>> BEGIN GIVEN MATERIAL

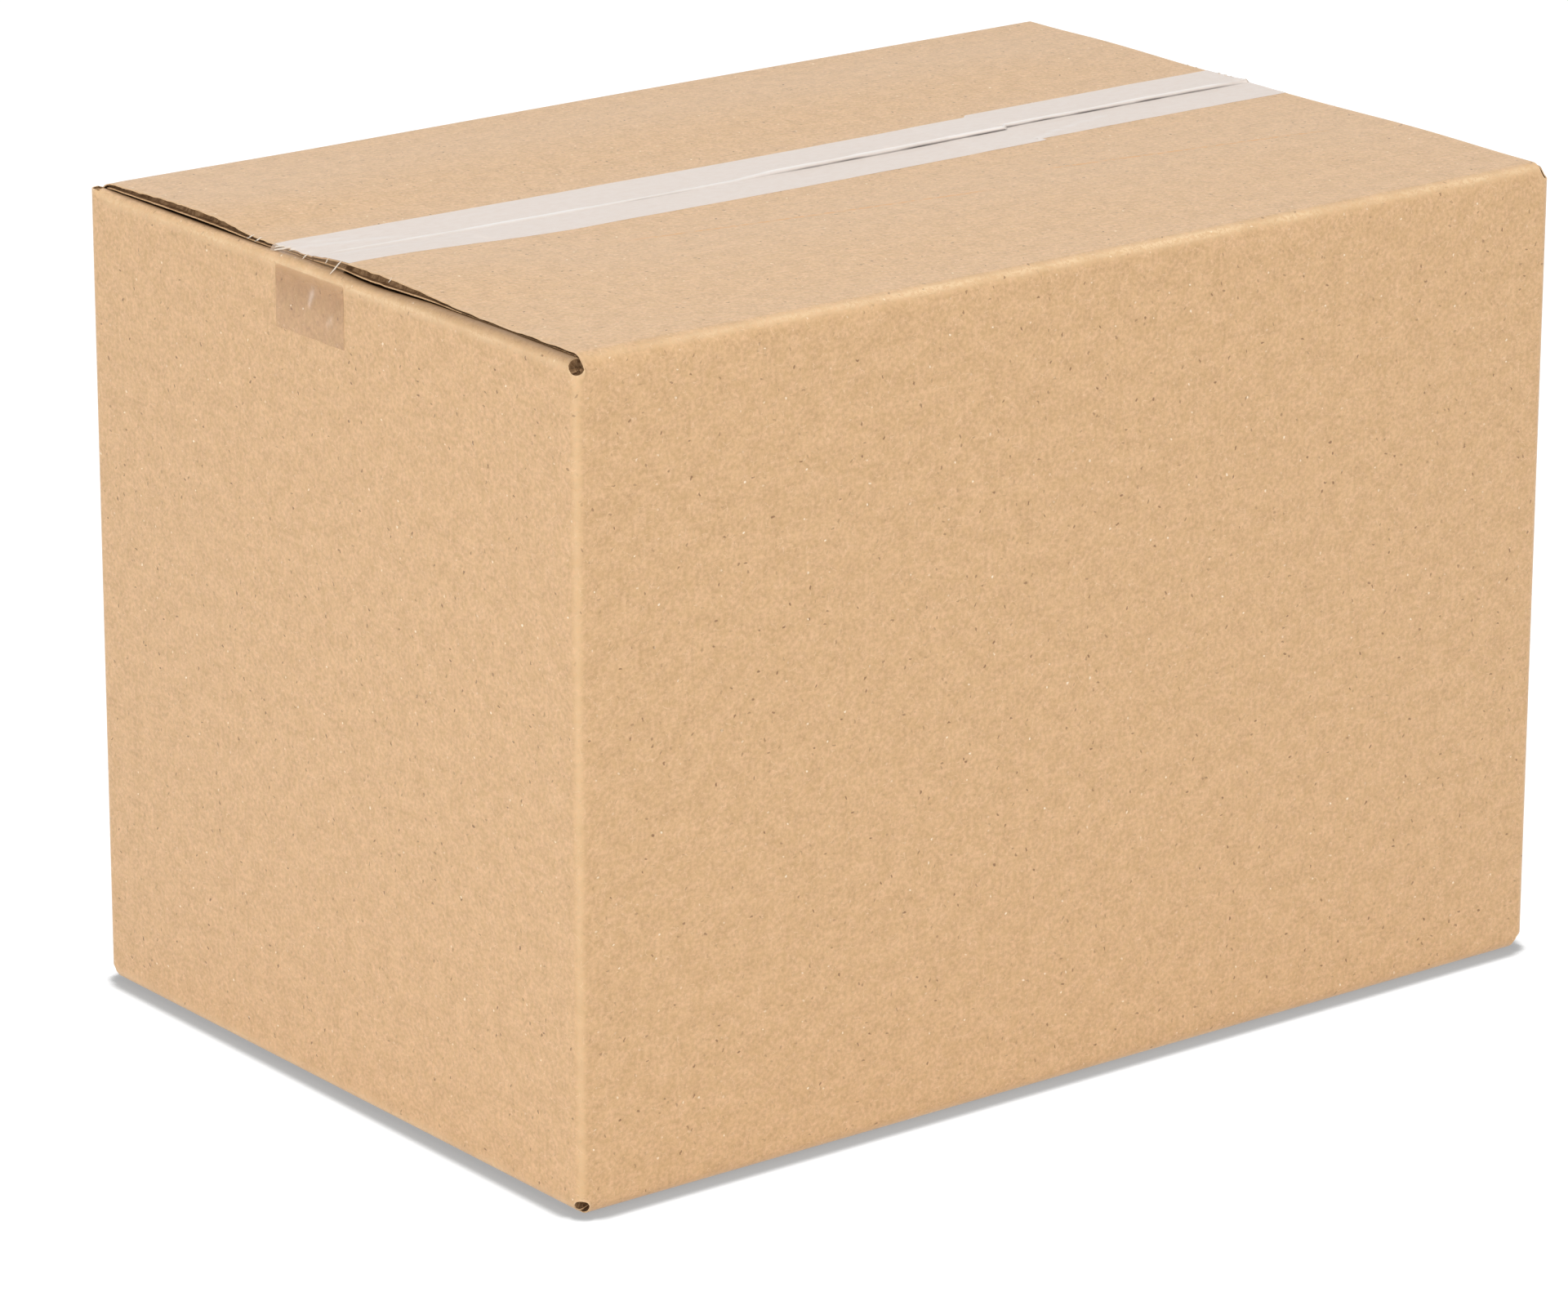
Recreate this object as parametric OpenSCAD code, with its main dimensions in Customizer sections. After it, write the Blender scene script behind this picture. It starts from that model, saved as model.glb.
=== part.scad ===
// Closed slotted carton: one corrugated blank, folded to a box and taped shut.
// Frame: origin at the middle of the base, X along the length, Y to the back, Z up.
// The flutes of the board run up the walls, and from the fold to the seam in the outer flaps.

/* [Inside size] */
// Inside length, between the end panels
inside_l = 457.2; // [250:0.1:900]
// Inside width, between the long panels
inside_w = 304.8; // [200:0.1:600]
// Inside height, between the inner flaps
inside_h = 304.8; // [150:0.1:600]

/* [Board] */
// Thickness of the board
board_t = 4; // [3.5:0.1:4.5]
// Thickness of the liner that stands out at a raw edge
liner_t = 0.5; // [0.3:0.1:0.8]
// How far the fluting stands back behind the liners at a raw edge
flute_recess = 2.2; // [0.5:0.1:3]
// Air left between an outer flap and the inner flap under it
layer_gap = 0.4; // [0.2:0.1:1]

/* [Folds] */
// Outer radius of the folds of the top outer flaps
top_fold_r = 8; // [6:0.5:9]
// Outer radius of the folds of the bottom outer flaps
bottom_fold_r = 6; // [5.5:0.5:9]
// Outer radius of the folds of the inner flaps
inner_fold_r = 3.5; // [2.5:0.5:4]
// Distance from an outer flap's face to the crown of an inner flap's fold
crown_depth = 1.5; // [0.8:0.1:2]
// Distance from the end panel's face to where the inner flap lies level
level_from = 12; // [10:0.5:16]
// Outer radius of the upright folds
corner_r = 3.5; // [2.5:0.5:5]
// Inner radius of the upright folds, where the board is crushed
corner_inner_r = 0.8; // [0.5:0.1:1.5]

/* [Slots] */
// Width of the slots that part the flaps
slot_w = 5.5; // [5:0.5:9]
// Radius of the round cut at the end of a slot
slot_end_r = 3.3; // [2.5:0.1:3.5]
// Distance from the closed top flaps down to the ends of their slots
top_slot_depth = 3; // [2.5:0.1:7]
// Distance from the closed bottom flaps up to the ends of their slots
bottom_slot_depth = 2; // [1.5:0.1:3]

/* [Flaps] */
// How far the top seam lies behind the middle of the box
seam_shift = 12; // [-15:0.5:15]
// Gap between the two outer flaps at the top seam
top_seam_gap = 2; // [0.5:0.5:4]
// Gap between the two outer flaps at the bottom seam
bottom_seam_gap = 1.5; // [0.5:0.5:4]
// Rise of the top outer flaps between their fold and the tape
flap_rise = 1.5; // [0:0.1:3]

/* [Glued joint] */
// Width of the tab that the box maker glues behind the back panel
tab_w = 35; // [25:1:45]
// Height that the ends of the tab lose towards its free edge
tab_taper = 10; // [4:1:16]

/* [Tape] */
// Width of the tape
tape_w = 48; // [36:1:52]
// Thickness of the tape
tape_t = 0.1; // [0.1:0.05:0.3]
// Where the left strip ends, over the right one
tape_join_x = 102; // [-100:1:150]
// Length over which the two top strips lie on each other
tape_lap = 30; // [10:1:60]
// How far the left strip lies behind the seam
left_tape_shift = 1; // [-3:0.5:3]
// How far the right strip lies behind the seam
right_tape_shift = 3; // [-3:0.5:3]
// Length of the strips' ends on the end panels, from the fold down
tape_tail = 27; // [15:1:60]

/* [Hidden] */
kraft = [0.80, 0.64, 0.46];
clear_tape = [0.90, 0.87, 0.85];
fold_steps = 8;
rise_steps = 12;
cut_fn = 48;
// Room that a cutter has past the faces it goes through
reach_past = 1;

// Outside faces of the box
length = inside_l + 2 * board_t;
width = inside_w + 2 * board_t;
base_z = tape_t;
top_z = base_z + inside_h + 4 * board_t + 2 * layer_gap;
// Distance from an outer flap's face down to the face of the inner flap under it
inner_layer = board_t + layer_gap;
// All the flap creases lie on one line round the blank, so an inner flap starts higher
// than it lies, and slopes in from the crown of its fold
inner_slope = (inner_layer - crown_depth) / (level_from - inner_fold_r);
// Distances from the closed faces to where the straight walls begin
top_rim = max(top_fold_r, top_slot_depth + slot_end_r);
bottom_rim = max(bottom_fold_r, bottom_slot_depth + slot_end_r);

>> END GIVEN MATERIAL

_EXERCISE OBJECTIVE_.
Track down all lines above with the string "that" and copy them.

_WRITTEN SOLUTION_.
Recreate this object as parametric OpenSCAD code, with its main dimensions in Customizer sections. After it, write the Blender scene script behind this picture. It starts from that model, saved as model.glb.
// Thickness of the liner that stands out at a raw edge
// Width of the slots that part the flaps
// Width of the tab that the box maker glues behind the back panel
// Height that the ends of the tab lose towards its free edge
// Room that a cutter has past the faces it goes through